Item 3 regarding Performance criteria in RFPs - if performance criteria are to be included, fundamentally it's critical to clarify where (and possibly even how) the performance is to be measured.  Typically the storage vendor doesn't have control of the "links in the chain" upstream, including platform, network, DB, etc. and it's true that some vendors play games as mentioned regarding cached IOPS and MB/s totals based on the number of front end connections for an entire array.

So when documenting performance criteria, the best case scenario would be to have details about the nature of the IO as you mentioned, including block size and read/write ratios, as well as measurement attributes (e.g. "as measured using the vendor array's native management software under simulated IO characteristics and load").  Of course a product like SANscreen can provide critical end-to-end insight, which would also have some bearing on the RFP's verbiage (if the client has an SRM tool in place) or on the RFP response (if the vendor needs to provide such a tool to meet the criteria).

I do have a question/comment on your point in the paragraph beginning "Right now..." - if NetApp is having trouble reaching the initial purchase price for your media storage, what about the "TCO over time" analysis in which the up front cost of storage efficiencies get amortized against the cost avoidance benefits of having to buy less storage as you grow?  Do you expect this media store to have a high compound annual growth rate (CAGR)?

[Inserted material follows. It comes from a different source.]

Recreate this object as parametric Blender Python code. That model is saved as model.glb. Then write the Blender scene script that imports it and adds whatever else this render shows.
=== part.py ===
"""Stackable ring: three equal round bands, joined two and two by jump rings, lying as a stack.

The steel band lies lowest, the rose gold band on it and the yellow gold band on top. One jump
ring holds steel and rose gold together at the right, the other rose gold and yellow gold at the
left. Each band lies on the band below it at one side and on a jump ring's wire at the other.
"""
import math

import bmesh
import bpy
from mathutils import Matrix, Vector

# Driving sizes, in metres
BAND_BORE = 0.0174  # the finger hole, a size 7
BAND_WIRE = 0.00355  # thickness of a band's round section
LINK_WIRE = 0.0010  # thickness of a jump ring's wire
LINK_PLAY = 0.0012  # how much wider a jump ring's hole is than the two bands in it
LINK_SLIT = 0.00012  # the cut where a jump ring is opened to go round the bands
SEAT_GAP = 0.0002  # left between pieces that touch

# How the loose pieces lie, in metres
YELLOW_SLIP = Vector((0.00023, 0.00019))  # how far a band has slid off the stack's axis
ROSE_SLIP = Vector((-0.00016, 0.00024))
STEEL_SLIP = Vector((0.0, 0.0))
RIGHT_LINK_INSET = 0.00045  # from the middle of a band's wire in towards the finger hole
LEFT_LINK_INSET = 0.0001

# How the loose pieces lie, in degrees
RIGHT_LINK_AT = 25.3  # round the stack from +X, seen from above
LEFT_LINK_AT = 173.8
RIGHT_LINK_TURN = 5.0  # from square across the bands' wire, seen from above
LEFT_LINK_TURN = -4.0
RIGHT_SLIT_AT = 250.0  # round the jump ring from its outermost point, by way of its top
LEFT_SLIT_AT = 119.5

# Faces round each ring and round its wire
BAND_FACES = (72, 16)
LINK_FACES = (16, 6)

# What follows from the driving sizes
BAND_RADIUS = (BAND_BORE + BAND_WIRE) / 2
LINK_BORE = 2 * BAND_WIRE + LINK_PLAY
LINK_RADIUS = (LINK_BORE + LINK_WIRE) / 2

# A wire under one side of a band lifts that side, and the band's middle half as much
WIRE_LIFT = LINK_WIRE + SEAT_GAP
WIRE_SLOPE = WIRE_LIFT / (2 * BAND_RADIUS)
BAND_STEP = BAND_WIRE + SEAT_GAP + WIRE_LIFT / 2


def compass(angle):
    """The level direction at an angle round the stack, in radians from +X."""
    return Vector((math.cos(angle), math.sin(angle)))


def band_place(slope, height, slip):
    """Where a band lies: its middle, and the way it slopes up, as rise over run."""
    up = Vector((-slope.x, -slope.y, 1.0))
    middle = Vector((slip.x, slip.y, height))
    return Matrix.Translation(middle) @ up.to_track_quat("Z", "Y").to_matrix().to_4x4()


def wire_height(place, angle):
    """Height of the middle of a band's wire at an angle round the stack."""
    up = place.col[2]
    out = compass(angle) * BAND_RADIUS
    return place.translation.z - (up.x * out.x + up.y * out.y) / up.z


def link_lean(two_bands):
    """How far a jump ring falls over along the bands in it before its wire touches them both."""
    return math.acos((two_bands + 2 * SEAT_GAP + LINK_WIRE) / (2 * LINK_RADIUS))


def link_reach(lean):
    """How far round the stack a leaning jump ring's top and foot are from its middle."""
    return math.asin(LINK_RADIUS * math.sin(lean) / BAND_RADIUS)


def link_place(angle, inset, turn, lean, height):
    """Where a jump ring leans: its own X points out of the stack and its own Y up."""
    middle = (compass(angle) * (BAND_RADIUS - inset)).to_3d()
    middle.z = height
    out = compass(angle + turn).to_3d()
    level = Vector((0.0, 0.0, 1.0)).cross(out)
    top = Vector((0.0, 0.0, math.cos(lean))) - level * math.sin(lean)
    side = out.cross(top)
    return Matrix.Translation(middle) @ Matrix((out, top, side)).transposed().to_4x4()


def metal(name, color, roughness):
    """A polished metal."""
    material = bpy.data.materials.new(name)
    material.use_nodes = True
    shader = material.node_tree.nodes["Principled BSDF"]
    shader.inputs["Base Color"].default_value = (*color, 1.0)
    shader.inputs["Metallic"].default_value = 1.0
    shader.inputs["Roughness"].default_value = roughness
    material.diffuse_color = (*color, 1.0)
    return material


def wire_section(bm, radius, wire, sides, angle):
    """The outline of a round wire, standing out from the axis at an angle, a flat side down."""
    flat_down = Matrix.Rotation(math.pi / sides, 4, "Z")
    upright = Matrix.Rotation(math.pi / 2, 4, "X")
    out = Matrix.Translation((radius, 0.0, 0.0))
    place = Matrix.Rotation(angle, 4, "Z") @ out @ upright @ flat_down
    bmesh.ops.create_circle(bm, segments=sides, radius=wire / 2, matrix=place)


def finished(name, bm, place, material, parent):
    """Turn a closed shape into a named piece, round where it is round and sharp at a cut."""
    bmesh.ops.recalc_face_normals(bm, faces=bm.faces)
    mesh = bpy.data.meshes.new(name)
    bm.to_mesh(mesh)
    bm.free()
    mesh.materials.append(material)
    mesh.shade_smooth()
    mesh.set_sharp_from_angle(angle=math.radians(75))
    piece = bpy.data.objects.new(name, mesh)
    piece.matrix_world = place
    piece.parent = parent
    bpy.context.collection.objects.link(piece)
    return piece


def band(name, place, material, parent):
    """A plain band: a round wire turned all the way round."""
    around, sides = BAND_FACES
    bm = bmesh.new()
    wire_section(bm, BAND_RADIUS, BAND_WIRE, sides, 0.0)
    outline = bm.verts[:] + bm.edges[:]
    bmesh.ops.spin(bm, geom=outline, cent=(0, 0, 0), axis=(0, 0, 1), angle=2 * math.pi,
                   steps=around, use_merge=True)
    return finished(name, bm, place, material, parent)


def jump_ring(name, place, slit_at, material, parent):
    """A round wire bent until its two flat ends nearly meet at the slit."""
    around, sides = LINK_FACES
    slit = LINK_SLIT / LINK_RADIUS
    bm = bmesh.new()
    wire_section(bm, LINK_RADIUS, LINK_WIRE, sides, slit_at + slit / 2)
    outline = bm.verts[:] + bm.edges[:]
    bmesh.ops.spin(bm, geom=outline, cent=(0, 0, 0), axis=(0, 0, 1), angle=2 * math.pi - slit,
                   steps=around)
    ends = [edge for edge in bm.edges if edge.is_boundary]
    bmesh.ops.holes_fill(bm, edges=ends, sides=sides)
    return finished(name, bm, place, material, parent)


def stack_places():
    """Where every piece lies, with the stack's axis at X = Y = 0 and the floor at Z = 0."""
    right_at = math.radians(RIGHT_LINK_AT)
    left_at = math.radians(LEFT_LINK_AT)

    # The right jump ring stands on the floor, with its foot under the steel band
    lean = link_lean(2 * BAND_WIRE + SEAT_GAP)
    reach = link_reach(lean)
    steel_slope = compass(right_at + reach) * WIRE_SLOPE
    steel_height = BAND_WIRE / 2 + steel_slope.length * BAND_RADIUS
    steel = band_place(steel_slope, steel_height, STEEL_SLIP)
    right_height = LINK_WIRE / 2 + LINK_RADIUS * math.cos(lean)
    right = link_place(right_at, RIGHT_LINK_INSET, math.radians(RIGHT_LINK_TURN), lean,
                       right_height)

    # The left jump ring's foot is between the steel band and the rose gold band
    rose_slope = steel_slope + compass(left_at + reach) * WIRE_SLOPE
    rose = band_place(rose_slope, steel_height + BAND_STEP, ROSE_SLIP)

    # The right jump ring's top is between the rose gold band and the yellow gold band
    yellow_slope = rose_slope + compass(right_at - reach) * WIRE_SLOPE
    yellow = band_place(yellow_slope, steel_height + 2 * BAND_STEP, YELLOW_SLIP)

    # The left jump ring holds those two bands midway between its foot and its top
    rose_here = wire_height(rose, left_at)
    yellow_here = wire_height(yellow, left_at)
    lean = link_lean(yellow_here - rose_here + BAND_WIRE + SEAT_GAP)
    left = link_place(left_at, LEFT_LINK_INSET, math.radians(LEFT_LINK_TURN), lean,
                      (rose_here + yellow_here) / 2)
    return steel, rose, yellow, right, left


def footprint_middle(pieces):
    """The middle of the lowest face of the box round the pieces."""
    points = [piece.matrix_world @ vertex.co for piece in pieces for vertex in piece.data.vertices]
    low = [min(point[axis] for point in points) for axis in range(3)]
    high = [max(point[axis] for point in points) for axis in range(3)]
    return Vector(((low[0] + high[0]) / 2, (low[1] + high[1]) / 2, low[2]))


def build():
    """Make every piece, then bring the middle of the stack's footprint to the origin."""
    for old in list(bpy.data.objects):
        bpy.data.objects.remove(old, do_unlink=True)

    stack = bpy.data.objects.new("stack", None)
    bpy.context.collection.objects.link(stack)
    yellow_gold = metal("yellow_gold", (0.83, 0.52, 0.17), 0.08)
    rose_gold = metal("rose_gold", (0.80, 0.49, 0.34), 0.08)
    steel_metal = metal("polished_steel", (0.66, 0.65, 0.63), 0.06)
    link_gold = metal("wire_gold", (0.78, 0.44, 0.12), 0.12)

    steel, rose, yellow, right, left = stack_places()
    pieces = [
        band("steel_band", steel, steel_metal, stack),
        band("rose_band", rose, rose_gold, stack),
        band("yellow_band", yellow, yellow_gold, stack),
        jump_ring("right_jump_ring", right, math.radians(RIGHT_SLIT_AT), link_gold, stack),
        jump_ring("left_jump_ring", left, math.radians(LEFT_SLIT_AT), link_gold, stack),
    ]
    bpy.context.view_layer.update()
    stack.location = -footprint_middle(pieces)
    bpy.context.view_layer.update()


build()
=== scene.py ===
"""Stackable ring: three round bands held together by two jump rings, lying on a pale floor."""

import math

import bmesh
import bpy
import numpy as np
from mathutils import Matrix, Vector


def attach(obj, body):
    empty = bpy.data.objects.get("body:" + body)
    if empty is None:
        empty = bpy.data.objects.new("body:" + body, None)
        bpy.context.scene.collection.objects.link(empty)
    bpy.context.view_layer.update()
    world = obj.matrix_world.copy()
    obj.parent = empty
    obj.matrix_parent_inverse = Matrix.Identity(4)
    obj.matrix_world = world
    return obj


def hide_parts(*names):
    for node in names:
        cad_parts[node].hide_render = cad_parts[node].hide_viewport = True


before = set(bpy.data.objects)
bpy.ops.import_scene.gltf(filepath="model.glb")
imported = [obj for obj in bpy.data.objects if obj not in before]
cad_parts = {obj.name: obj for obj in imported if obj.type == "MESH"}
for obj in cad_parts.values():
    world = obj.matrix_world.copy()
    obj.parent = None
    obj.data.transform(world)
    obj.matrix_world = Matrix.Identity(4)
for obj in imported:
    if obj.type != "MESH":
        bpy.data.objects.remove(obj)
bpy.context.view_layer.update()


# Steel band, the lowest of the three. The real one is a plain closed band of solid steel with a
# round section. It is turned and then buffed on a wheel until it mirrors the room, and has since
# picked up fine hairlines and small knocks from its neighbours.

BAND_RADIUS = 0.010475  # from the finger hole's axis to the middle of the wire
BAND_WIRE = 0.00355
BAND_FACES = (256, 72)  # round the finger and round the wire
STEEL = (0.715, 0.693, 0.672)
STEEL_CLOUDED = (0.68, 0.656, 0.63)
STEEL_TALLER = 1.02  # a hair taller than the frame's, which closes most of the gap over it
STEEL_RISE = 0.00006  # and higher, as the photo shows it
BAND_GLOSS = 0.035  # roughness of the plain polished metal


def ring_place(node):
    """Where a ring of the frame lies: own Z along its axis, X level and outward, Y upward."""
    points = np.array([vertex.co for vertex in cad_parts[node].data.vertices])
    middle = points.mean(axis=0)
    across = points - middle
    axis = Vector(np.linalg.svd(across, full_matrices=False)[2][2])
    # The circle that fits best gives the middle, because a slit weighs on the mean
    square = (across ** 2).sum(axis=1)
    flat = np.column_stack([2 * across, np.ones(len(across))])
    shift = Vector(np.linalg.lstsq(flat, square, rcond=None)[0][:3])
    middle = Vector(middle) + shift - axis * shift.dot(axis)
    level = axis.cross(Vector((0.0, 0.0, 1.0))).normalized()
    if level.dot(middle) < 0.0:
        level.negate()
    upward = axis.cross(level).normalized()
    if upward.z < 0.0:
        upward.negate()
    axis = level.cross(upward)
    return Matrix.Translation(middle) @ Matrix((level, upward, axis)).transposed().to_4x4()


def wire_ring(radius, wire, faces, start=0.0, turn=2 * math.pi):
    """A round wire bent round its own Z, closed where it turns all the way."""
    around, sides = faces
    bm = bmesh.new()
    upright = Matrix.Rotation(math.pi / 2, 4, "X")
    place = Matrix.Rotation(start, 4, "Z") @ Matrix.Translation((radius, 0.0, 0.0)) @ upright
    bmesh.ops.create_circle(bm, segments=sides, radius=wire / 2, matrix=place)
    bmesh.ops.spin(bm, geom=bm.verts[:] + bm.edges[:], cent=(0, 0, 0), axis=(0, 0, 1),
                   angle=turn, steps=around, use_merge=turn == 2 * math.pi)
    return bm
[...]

Thanks for the continued discussion.

reinoud7
4,806 Views

Hi larry,

With a public tender, we need to explain our scoring system upfront, in all his details. So all the vendors know exactly how we'll evaluate the tender. In the official report, we also have to report the points of every vendor and we have to explain why vendor A has  higher points than vendor B for 1 topic. A lot of work but also very tricky, because every vendor can go to court afterwards and discuss the result. For that raison, our legal department is always nervous when we try to take a short cut.